_What is asked_: Reproduce only this span: the line containing "switch_box_x0 = plate_back_near", the line containing "obj.matrix_parent_inverse = Matrix.Identity(4)", and every line between them, all exactly as given.

_Supplied data_:
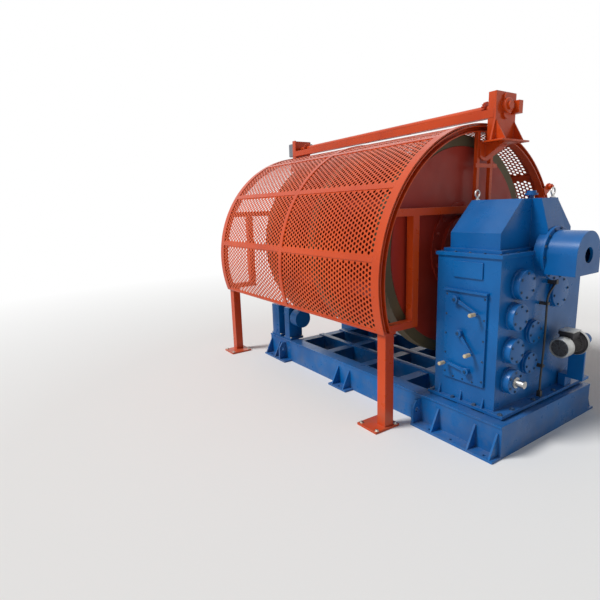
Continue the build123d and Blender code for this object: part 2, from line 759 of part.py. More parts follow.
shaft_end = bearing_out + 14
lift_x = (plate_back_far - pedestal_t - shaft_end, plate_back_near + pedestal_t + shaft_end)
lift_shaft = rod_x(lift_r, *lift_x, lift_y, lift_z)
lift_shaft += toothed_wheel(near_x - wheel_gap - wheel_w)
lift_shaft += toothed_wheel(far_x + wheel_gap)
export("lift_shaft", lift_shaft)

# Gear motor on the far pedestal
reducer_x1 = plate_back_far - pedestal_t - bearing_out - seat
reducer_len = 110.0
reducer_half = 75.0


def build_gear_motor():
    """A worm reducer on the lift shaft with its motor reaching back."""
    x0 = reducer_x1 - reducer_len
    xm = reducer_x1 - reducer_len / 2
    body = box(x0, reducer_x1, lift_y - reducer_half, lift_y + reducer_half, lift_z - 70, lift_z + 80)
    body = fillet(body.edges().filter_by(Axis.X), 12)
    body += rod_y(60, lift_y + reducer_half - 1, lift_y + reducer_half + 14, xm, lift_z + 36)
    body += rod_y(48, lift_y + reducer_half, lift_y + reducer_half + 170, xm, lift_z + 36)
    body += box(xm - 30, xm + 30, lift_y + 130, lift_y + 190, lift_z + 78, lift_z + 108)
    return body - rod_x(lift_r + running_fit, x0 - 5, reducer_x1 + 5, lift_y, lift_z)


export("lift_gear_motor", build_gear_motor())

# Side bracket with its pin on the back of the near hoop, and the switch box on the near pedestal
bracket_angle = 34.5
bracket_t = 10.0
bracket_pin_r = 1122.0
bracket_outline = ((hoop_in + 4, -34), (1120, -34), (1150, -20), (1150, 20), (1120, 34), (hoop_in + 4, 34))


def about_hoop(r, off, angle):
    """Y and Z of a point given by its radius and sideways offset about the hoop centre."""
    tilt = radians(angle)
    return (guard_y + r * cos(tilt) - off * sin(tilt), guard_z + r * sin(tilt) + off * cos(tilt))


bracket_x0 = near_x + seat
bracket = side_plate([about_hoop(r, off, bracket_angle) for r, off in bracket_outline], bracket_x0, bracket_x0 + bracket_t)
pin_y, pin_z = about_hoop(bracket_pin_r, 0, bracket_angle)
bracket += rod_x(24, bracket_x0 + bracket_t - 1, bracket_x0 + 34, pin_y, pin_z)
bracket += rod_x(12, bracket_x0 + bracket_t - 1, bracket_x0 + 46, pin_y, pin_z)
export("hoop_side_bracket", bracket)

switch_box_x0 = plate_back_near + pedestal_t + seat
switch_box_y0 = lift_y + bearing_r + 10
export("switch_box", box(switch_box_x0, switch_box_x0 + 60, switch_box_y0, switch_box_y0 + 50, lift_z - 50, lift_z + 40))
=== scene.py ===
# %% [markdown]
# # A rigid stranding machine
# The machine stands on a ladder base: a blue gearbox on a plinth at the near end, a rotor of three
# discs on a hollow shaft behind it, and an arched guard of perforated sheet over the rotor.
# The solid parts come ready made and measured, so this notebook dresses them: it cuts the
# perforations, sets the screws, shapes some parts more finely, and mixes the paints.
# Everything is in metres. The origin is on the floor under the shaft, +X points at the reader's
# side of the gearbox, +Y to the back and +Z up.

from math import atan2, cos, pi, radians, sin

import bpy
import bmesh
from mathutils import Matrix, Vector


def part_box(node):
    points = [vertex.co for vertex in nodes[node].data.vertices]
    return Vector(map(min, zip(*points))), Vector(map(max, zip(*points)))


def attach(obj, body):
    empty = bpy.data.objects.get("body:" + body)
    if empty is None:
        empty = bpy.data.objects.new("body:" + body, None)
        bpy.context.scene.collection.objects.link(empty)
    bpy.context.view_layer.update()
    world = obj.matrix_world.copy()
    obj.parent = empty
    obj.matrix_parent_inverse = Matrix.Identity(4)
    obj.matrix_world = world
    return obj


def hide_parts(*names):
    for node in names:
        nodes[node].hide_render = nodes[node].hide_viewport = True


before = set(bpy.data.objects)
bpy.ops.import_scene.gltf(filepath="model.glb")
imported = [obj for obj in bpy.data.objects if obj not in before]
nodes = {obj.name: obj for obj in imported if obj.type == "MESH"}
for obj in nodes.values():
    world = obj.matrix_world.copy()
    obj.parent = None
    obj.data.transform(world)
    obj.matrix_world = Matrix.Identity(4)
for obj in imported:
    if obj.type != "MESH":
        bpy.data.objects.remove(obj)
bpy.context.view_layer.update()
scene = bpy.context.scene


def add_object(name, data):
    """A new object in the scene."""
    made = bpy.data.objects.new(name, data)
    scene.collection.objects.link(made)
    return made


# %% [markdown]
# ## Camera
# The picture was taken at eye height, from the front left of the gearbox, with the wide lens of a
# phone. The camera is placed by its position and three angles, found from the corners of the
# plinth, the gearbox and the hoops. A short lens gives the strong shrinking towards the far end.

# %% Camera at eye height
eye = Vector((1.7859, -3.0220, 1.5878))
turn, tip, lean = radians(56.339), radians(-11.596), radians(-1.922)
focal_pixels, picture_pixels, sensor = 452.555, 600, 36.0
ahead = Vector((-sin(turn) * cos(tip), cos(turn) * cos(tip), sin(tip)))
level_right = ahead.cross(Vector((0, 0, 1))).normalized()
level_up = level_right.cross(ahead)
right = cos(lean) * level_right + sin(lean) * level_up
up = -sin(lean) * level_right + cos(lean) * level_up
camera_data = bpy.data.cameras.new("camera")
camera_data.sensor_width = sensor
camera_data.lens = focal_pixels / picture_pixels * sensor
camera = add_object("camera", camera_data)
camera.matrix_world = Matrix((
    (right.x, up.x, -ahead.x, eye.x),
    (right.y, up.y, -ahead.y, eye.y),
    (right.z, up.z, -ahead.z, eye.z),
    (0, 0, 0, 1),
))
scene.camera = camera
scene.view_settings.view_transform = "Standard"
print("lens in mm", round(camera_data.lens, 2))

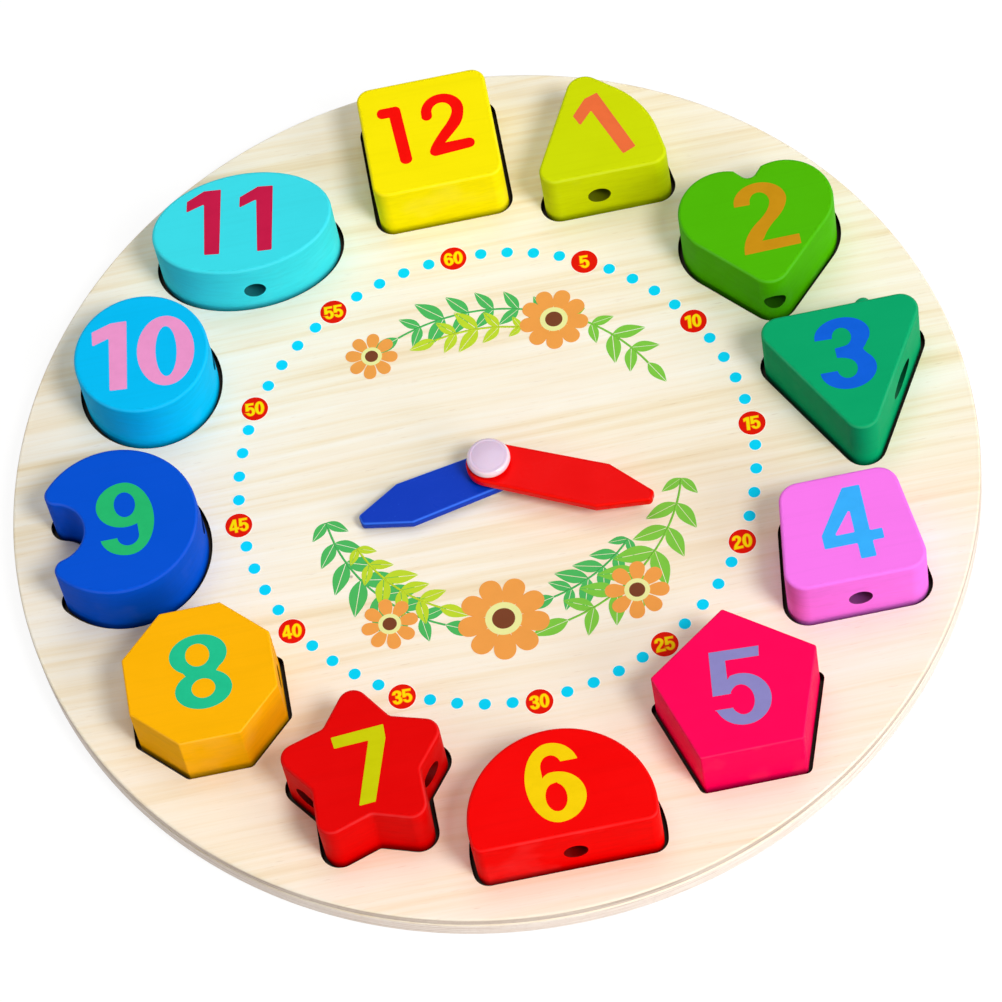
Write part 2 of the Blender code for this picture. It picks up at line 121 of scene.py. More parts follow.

_Exercise answer_:
switch_box_x0 = plate_back_near + pedestal_t + seat
switch_box_y0 = lift_y + bearing_r + 10
export("switch_box", box(switch_box_x0, switch_box_x0 + 60, switch_box_y0, switch_box_y0 + 50, lift_z - 50, lift_z + 40))
=== scene.py ===
# %% [markdown]
# # A rigid stranding machine
# The machine stands on a ladder base: a blue gearbox on a plinth at the near end, a rotor of three
# discs on a hollow shaft behind it, and an arched guard of perforated sheet over the rotor.
# The solid parts come ready made and measured, so this notebook dresses them: it cuts the
# perforations, sets the screws, shapes some parts more finely, and mixes the paints.
# Everything is in metres. The origin is on the floor under the shaft, +X points at the reader's
# side of the gearbox, +Y to the back and +Z up.

from math import atan2, cos, pi, radians, sin

import bpy
import bmesh
from mathutils import Matrix, Vector


def part_box(node):
    points = [vertex.co for vertex in nodes[node].data.vertices]
    return Vector(map(min, zip(*points))), Vector(map(max, zip(*points)))


def attach(obj, body):
    empty = bpy.data.objects.get("body:" + body)
    if empty is None:
        empty = bpy.data.objects.new("body:" + body, None)
        bpy.context.scene.collection.objects.link(empty)
    bpy.context.view_layer.update()
    world = obj.matrix_world.copy()
    obj.parent = empty
    obj.matrix_parent_inverse = Matrix.Identity(4)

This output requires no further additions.